Our species has a strong innate drive to believe in something; but sadly this isn't matched by an equally strong ability to analyse the basis on which whatever circumstances happen to help decide the particular (unconscious) prejudices we adopt. That’s why authors can gloss over “uncomfortable” aspects, and reviewers can misrepresent some of what the authors have written. Not to mention why so many inane partisan attacks (on both authors and reviewers) are made by dedicated “true believers” of every variety who “know” they’re right, and the other side is wrong?
But that’s how I species evolved, so it won’t be easy to change it.
Sounds like another attempt to admix the 19th. century dream of utopian collectivism with the chaos of 20th. century cultural monism to make a unified field theory of the prelapsarian Eden to come. Or maybe not.
What I wonder, and please excuse my oversimplification, is that if Kazin chooses to ignore all the bad parts of his pseudointellectual analysis (millions of innocent people murdered by his "heroes"), does that make him a bad man? Am I being too...judgmental?
I don't that anything epitomizes the absence of morality of the new left (as opposed to the New Left of my own college days back in the 60's) than the recent dedication of the huge, Stalinesque statue erected to honor Martin Luther King in Washington, DC.
The statue is dedicated to a man who fought for human dignity and basic fundamental rights, a man who died in Memphis attending a strike by workers fighting for their rights.
Yet the statue itself was carved by unfree workers in a totalitarian state, Communist China. That state aggressively oppresses its own minority populations (the Uighers, the Tibetans, to name a few) and maintains a huge standing army and secret police force that would put the Stasi to shame to suppress dissent within the country. No one knows how many Chinese dissidents are imprisoned in that country's gulags.
The hypocrisy is amazing. The silence of the 'mainstream' American media on this hypocrisy is even more amazing.

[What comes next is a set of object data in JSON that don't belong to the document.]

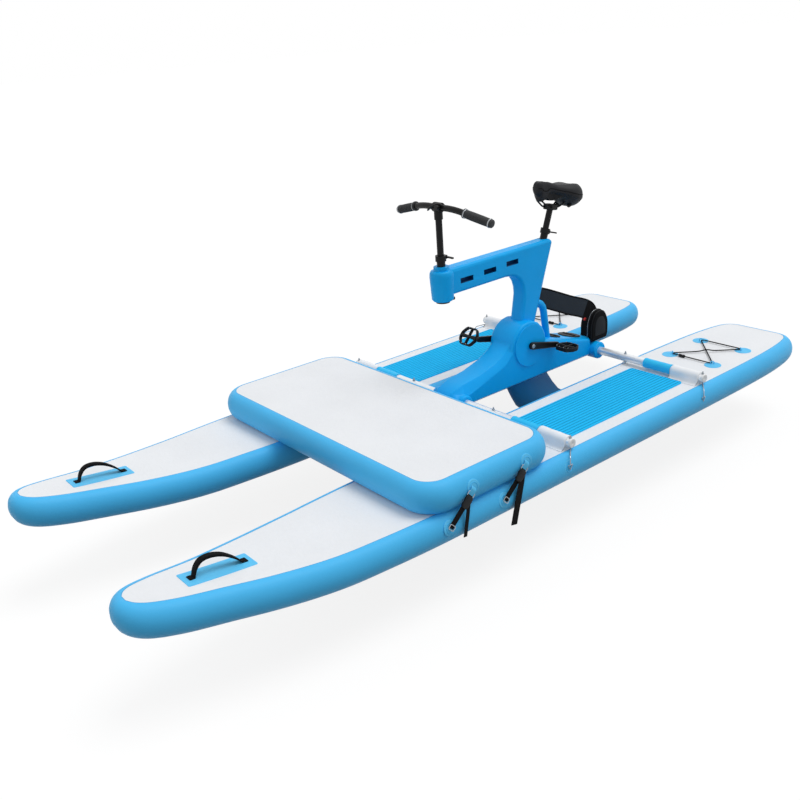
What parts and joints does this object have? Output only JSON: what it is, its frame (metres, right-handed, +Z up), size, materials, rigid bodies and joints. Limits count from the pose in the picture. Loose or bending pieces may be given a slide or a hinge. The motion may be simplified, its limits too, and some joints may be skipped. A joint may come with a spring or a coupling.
{
  "type": "pontoon water bike",
  "caption": "Pedal water bike: inflated pontoons joined by crossbars, a moulded bicycle body, an inflated front platform, and a pedal-driven propeller and rudder.",
  "frame": {"origin": "centre of the bounding box at its bottom, level with the underside of the drive leg's shoe", "axes": "+Z up, -Y towards the bows, +X to the rider's left"},
  "size_m": [1.4566, 3.534, 1.282],
  "materials": {
    "board_skin": "welded coated fabric, white deck and light blue sides",
    "pad_foam": "grooved soft foam",
    "body_plastic": "satin moulded plastic",
    "leg_plastic": "satin moulded plastic",
    "white_plastic": "matt",
    "black_plastic": "lightly grained",
    "black_metal": "satin powder coat",
    "grip_rubber": "ribbed",
    "saddle_cover": "soft grained cover",
    "webbing": "woven",
    "bar_aluminium": "anodised",
    "steel": "plain"
  },
  "bodies": {
    "base": {"pontoon_left": "board_skin", "deck_pad_left": "pad_foam", "bow_handle_left": "webbing", "stern_bungee_left": "webbing", "bar_pocket_front_left": "white_plastic", "bar_pin_front_left": "steel", "bar_clip_front_left": "steel", "platform_strap_front_left": "webbing", "bar_pocket_rear_left": "white_plastic", "bar_pin_rear_left": "steel", "bar_clip_rear_left": "steel", "platform_strap_rear_left": "webbing", "hub_cover_left": "body_plastic", "pontoon_right": "board_skin", "deck_pad_right": "pad_foam", "bow_handle_right": "webbing", "stern_bungee_right": "webbing", "bar_pocket_front_right": "white_plastic", "bar_pin_front_right": "steel", "bar_clip_front_right": "steel", "platform_strap_front_right": "webbing", "bar_pocket_rear_right": "white_plastic", "bar_pin_rear_right": "steel", "bar_clip_rear_right": "steel", "platform_strap_rear_right": "webbing", "hub_cover_right": "body_plastic", "crossbar_front": "bar_aluminium", "crossbar_rear": "bar_aluminium", "platform": "board_skin", "body_frame": "body_plastic", "belt_pack": "webbing", "drive_leg": "leg_plastic", "leg_bolt": "steel", "seat_tube": "black_metal", "seat_collar": "black_metal"},
    "crank": {"crank_axle": "steel", "crank_gear": "steel", "crank_arm_left": "black_metal", "crank_arm_right": "black_metal"},
    "left_pedal": {"pedal_left": "black_plastic"},
    "right_pedal": {"pedal_right": "black_plastic"},
    "drive_line": {"drive_shaft": "steel"},
    "screw": {"prop_shaft": "steel", "propeller": "black_plastic"},
    "rudder_blade": {"rudder": "leg_plastic"},
    "steering": {"stem_outer": "black_metal", "stem_collar": "black_metal", "steering_cap": "black_plastic"},
    "bar_lever": {"stem_lever": "black_metal"},
    "bar_post": {"stem_upper": "black_metal", "bar_clamp": "black_metal", "handlebar": "black_metal", "grip_left": "grip_rubber", "grip_right": "grip_rubber"},
    "seat": {"seat_post": "black_metal", "saddle_rails": "steel", "saddle": "saddle_cover"},
    "seat_clamp_lever": {"seat_lever": "black_metal"},
    "big_lid": {"lid_large": "black_plastic"},
    "little_lid": {"lid_small": "black_plastic"}
  },
  "joints": [
    {"name": "crank_spin", "type": "hinge", "parent": "base", "child": "crank", "pos_m": [0, 0.448, 0.56], "axis": [1, 0, 0], "continuous": true},
    {"name": "pedal_left_spin", "type": "hinge", "parent": "crank", "child": "left_pedal", "pos_m": [0.1489, 0.61378, 0.52234], "axis": [1, 0, 0], "continuous": true},
    {"name": "pedal_right_spin", "type": "hinge", "parent": "crank", "child": "right_pedal", "pos_m": [-0.1489, 0.28222, 0.59766], "axis": [1, 0, 0], "continuous": true},
    {"name": "drive_shaft_spin", "type": "hinge", "parent": "base", "child": "drive_line", "pos_m": [0, 0.6122, 0.13], "axis": [0, 0.3567, -0.9342], "continuous": true},
    {"name": "propeller_spin", "type": "hinge", "parent": "base", "child": "screw", "pos_m": [0, 0.6122, 0.13], "axis": [0, 1, 0], "continuous": true},
    {"name": "steering_turn", "type": "hinge", "parent": "base", "child": "steering", "pos_m": [0, 0, 0.95], "axis": [0, 0, 1], "range_deg": [-40, 40]},
    {"name": "rudder_turn", "type": "hinge", "parent": "base", "child": "rudder_blade", "pos_m": [0, 1.0272, 0.012], "axis": [0, 0, 1], "range_deg": [-40, 40]},
    {"name": "handlebar_height", "type": "slide", "parent": "steering", "child": "bar_post", "axis": [0, 0, 1], "range_m": [-0.06, 0.04]},
    {"name": "stem_lever_swing", "type": "hinge", "parent": "steering", "child": "bar_lever", "pos_m": [0, 0.03, 1.0503], "axis": [0, 0, 1], "range_deg": [0, 110]},
    {"name": "seat_height", "type": "slide", "parent": "base", "child": "seat", "axis": [0, 0.342, 0.9397], "range_m": [-0.06, 0.04]},
    {"name": "seat_lever_swing", "type": "hinge", "parent": "base", "child": "seat_clamp_lever", "pos_m": [0, 0.66679, 1.03238], "axis": [0, 0.342, 0.9397], "range_deg": [0, 110]},
    {"name": "lid_large_turn", "type": "hinge", "parent": "base", "child": "big_lid", "pos_m": [0, 0.804, 0.49746], "axis": [0, 0.2214, 0.9752], "range_deg": [0, 90]},
    {"name": "lid_small_turn", "type": "hinge", "parent": "base", "child": "little_lid", "pos_m": [0, 0.69, 0.52334], "axis": [0, 0.2214, 0.9752], "range_deg": [0, 90]}
  ],
  "couplings": [
    {"joint": "drive_shaft_spin", "follows": "crank_spin", "ratio": -3.5},
    {"joint": "propeller_spin", "follows": "crank_spin", "ratio": -5.8333},
    {"joint": "rudder_turn", "follows": "steering_turn", "ratio": -1}
  ]
}
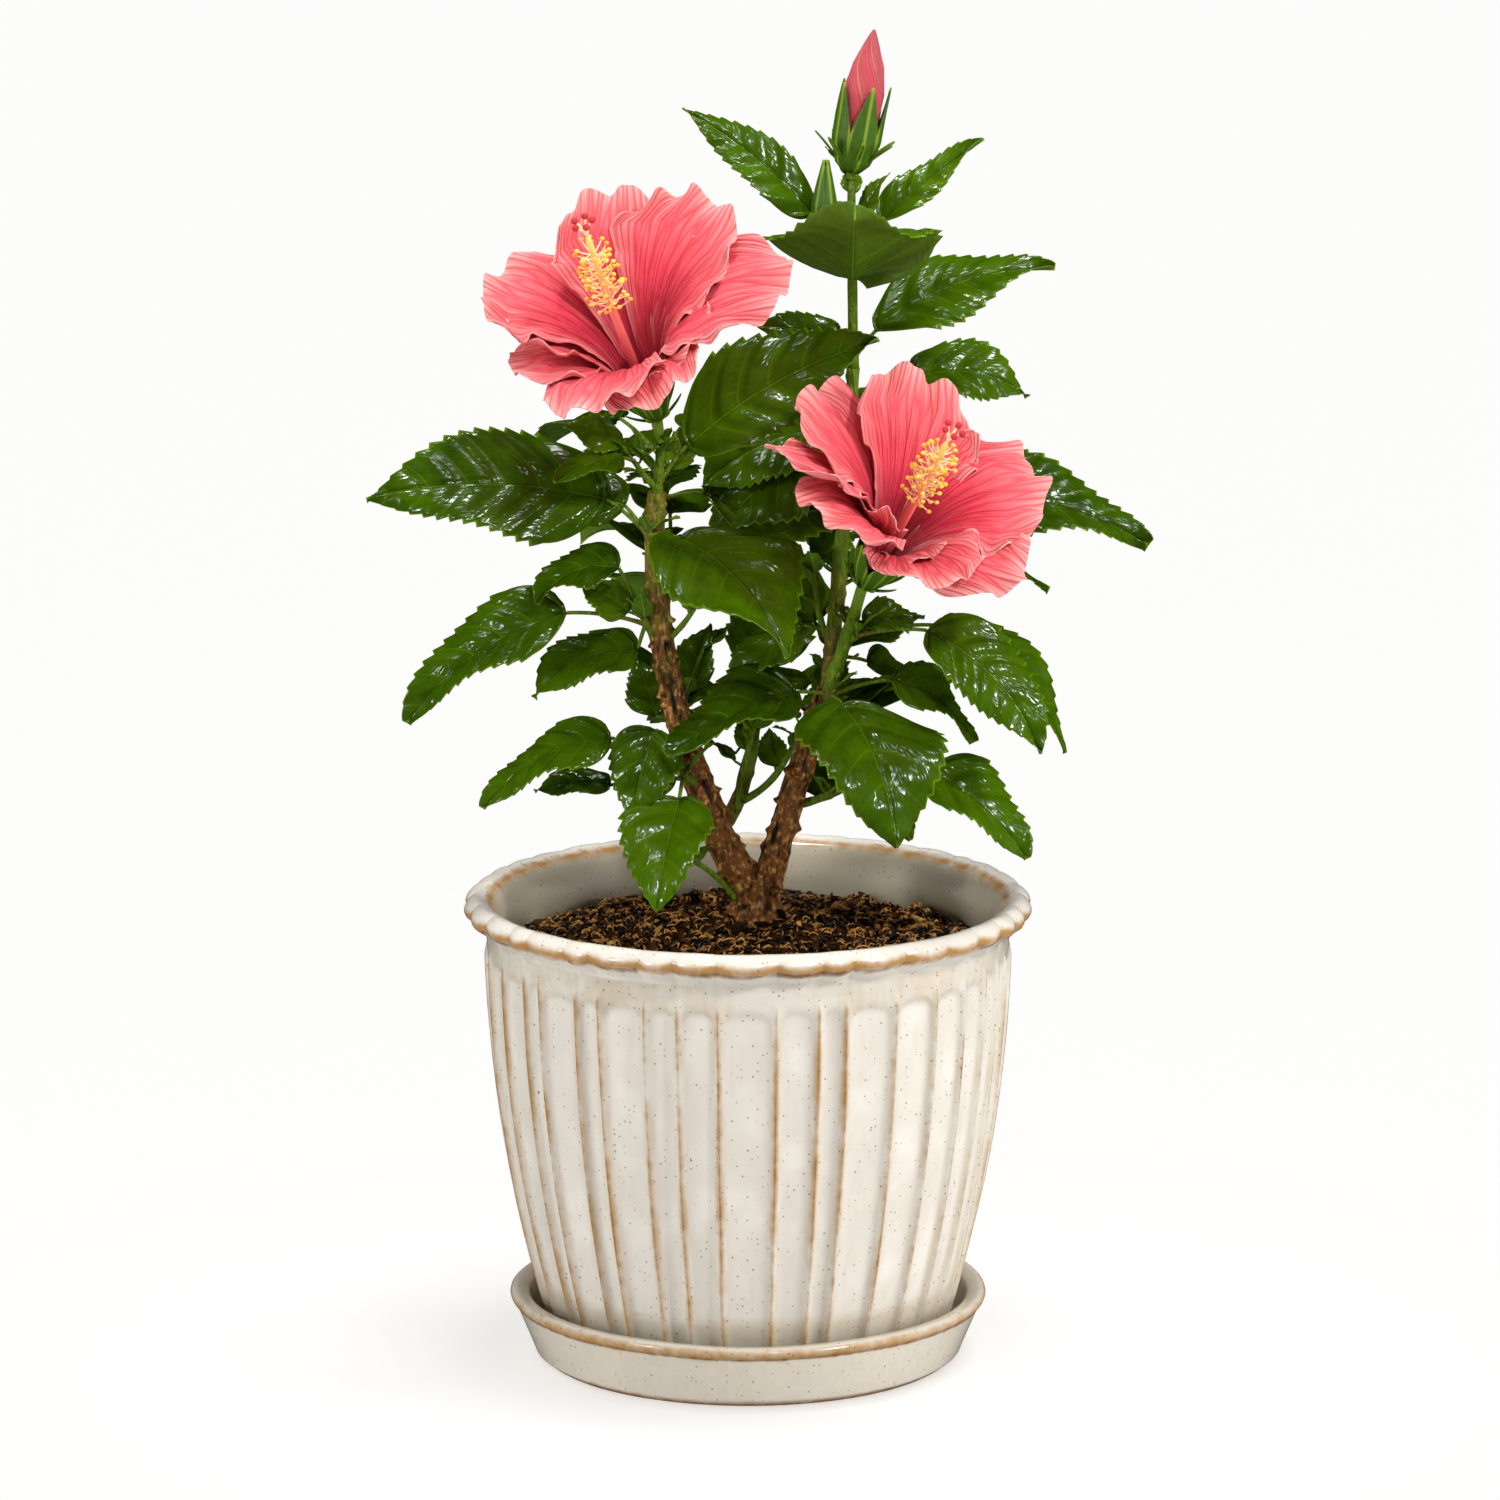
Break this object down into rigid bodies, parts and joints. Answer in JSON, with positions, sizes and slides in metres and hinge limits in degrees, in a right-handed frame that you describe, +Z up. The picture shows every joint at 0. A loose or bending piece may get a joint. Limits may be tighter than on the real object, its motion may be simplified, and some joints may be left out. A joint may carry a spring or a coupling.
{
  "type": "potted hibiscus shrub",
  "caption": "Flowering hibiscus shrub with spaced toothed leaves, open coral blooms and a bud, in a fluted glazed pot of soil on a matching saucer.",
  "frame": {"origin": "centre of the saucer's flat underside, on the pot's axis", "axes": "+Z up, -Y towards the front, the side that the blooms turn to, +X to the right seen from the front"},
  "size_m": [0.2982, 0.2182, 0.5134],
  "materials": {
    "glazed_stoneware": "speckled cream gloss glaze over stoneware, breaking to tan on the ridges",
    "soil": "loose bark and coir potting soil",
    "bark": "grey-brown bark with leaf scars",
    "green_stem": "young green bark",
    "leaf": "glossy dark green leaf",
    "petal": "coral pink petals with a deep red throat"
  },
  "bodies": {
    "root": {"saucer": "glazed_stoneware", "pot": "glazed_stoneware", "soil": "soil", "trunk": "bark", "bough_left": "bark", "bough_right": "bark", "bough_middle": "bark", "leader": "bark", "shoot_right": "green_stem", "leaves_low_left": "leaf", "leaves_mid_left": "leaf", "leaves_shoulder_left": "leaf", "leaves_crown_left": "leaf", "leaves_inner_left": "leaf", "leaves_middle": "leaf", "leaves_low_right": "leaf", "leaves_mid_right": "leaf", "leaves_right_node": "leaf", "leaves_shoulder_right": "leaf", "leaves_behind_bloom": "leaf", "leaves_leader_right": "leaf", "leaves_top": "leaf", "leaves_back_low_left": "leaf", "leaves_back_left": "leaf", "leaves_back_crown": "leaf", "leaves_back_low_right": "leaf", "leaves_back_right": "leaf", "leaves_back_leader": "leaf", "bloom_left": "petal", "bloom_right": "petal", "bud_top": "petal"}
  },
  "joints": []
}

Taking a shot at your question, I would recommend David Horowitz's autobiographical books, such as "Radical Son."
So, has anyone written a remotely factual history of the American left in all its twists, turns and inversions? Something comparable to Bernard Lewis's explanation of Islam.

Obviously no one of the left could do this, both because lying is their essence, and because they loathe each others' deviations.

I doubt that I would read such a work, but it would good to know it exists, and to look things up in it from time to time.
Brian Richard Allen September 09, 2011 at 9:51 PM
.... What’s meant by socialism in these surveys is not the old ideal of public ownership of industry, but rather that government direct as much of the economy as possible ....

And that form of Leninist-leaning Mussolini-modeled modified Marxist socialism still bears the name its inventor gave it: Fascism.

And its latest ideologically-un-and-anti-American "leader," his every Angelika Maria "Geli" Raubamove buried and his every ideologically-ordained bumbling failure trumpeted as "success" by the beyond-bias/corrupt Fascist (AKA "mainstream") Media and his flanks covered by such of his murderously-rabble-rousing ratbag brown-shirt brigades as Hoffa and as ACORN and the SEIU is its neo-fuhrer.
Correction- I meant to say he gets nearly everything in my book WRONG!- Michael Kazin
I would welcome a review of my book by a conservative who actually read it. Unfortunately, Siegel does not fit that description. He gets nearly everything in my book: I criticize the CP as much as praise it, point out the flaws in the vision and strategy of the New Left and black nationalists instead of seeing them as "unambiguous" successes, and call Chomsky's political work both "crude" and foolishly contemptuous of patriotic sentiments. There's much more. But Siegel and City Journal should be ashamed for publishing this absurdly inaccurate review.